Men wore a girdle around the waist, usually of leather but possibly rope or cloth. The strap is about 1/2 inch to 1 inch in width and tied (with split ends) or buckled. Buckles can be made from bone, iron, pewter or copper-alloy for this kit. Buckles are usually accompanied by a strap end which protects the leather and provides extra decorations. Many metal items in the Viking–Age were stamped with a ring and dot motif.
A selection of iron buckles and strap ends.
Knife & Sheath
A knife is of course a great utility. Made of iron, sometimes with a hard steel edge, the knife or seax could be anywhere from a couple of inches to the size of a machete. These aren’t adapted for warfare, but tools that are used around the house, or out in the ﬁelds and woods.
The handle would be of wood, or bone, sometimes with copper-alloy or iron ﬁttings.
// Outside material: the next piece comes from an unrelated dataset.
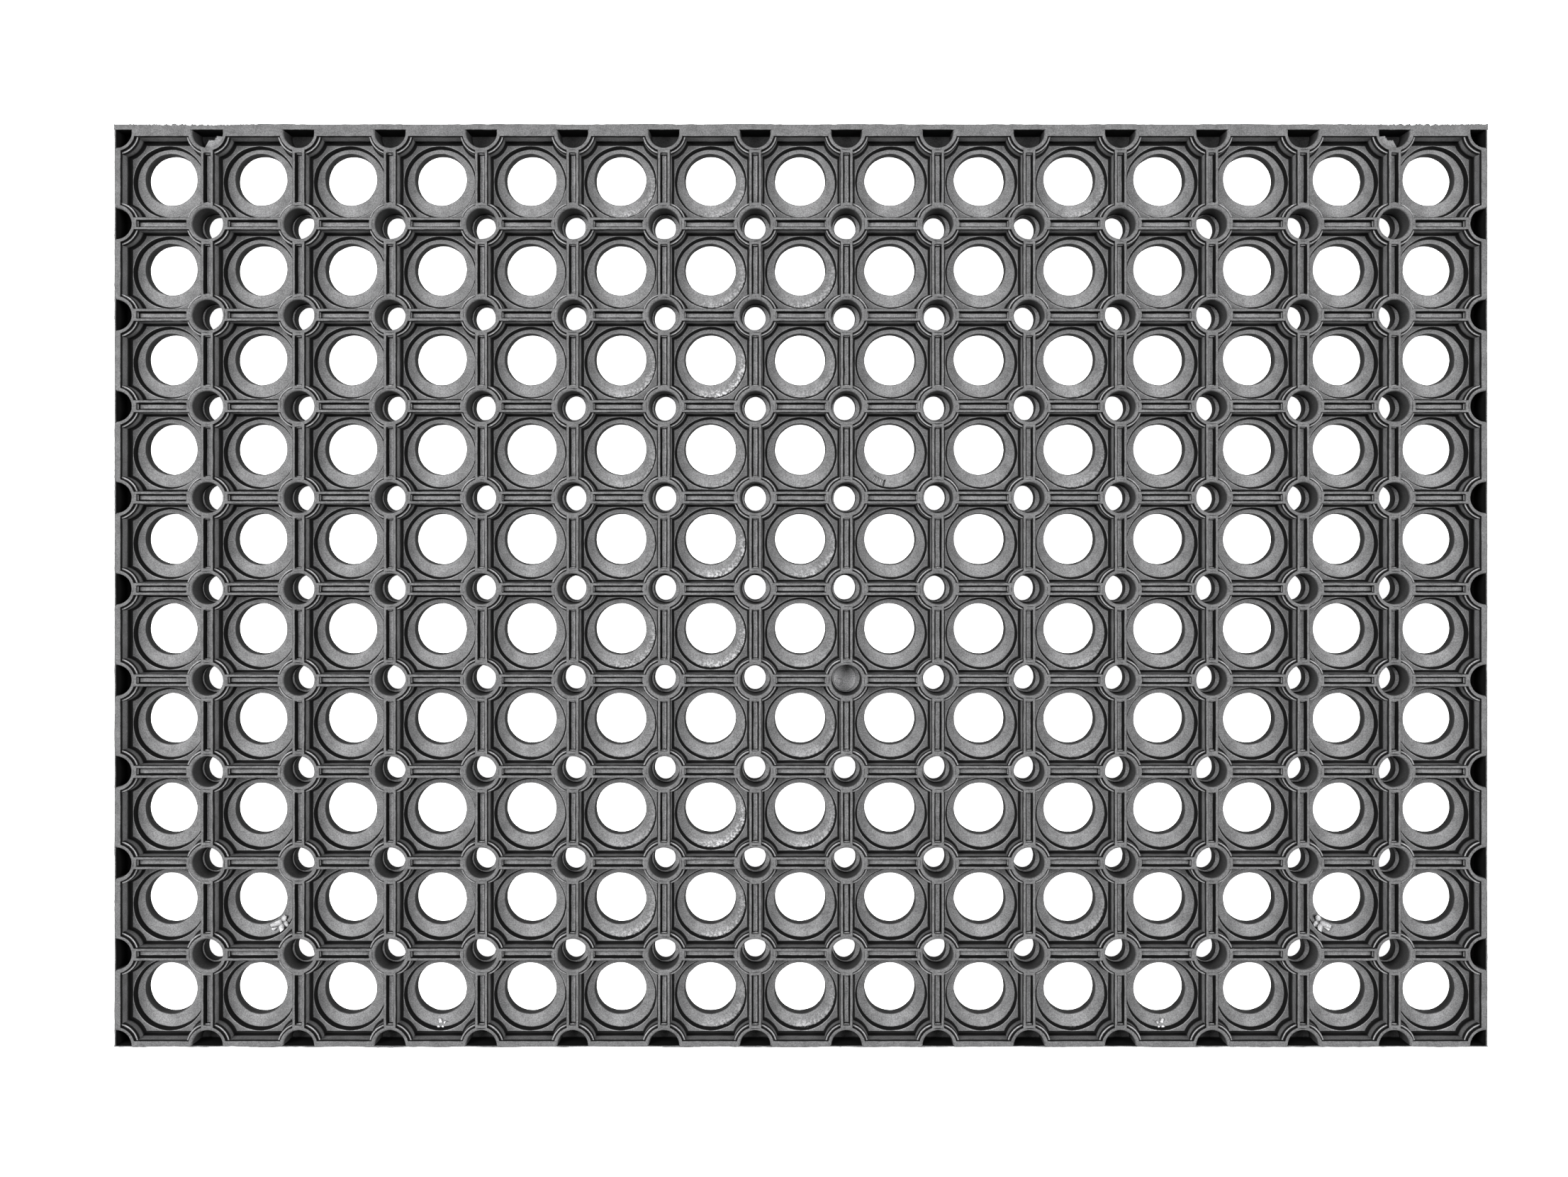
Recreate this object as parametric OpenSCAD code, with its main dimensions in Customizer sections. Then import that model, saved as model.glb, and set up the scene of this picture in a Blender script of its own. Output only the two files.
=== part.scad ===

Housing the knife is a leather sheath. The sheath is made my wrapping the (wet) leather around the knife, cutting to shape and stitching one seam. In some cases the stitching is protected and reinforced by a metal ﬁtting.
Leg wraps are cloth strips that wrap around the calf and fasten just below the knee. They function as support and also to protect the trousers from wear. The cloth strips should be 2–3 inches thick and around 12 feet long and made of wool in a simple twill weave. They are wrapped around the calf starting at the ankle (or around the foot) and tie around the back of the knee with thonging, cloth or with a hooked tag made from iron or copper-alloy.
The wraps, sometimes called winingas or putees, could be woven as a single piece or as a cut off from other fabric and joined together.
For this portrayal, a single necklace with a pendant will sufﬁce, and perhaps a bangle of copper-alloy. There are many ﬁnds of crosses, hammers, spears and axes as pendants made from iron and copper alloy, and some of bone. Use woollen yarn or leather for the necklace.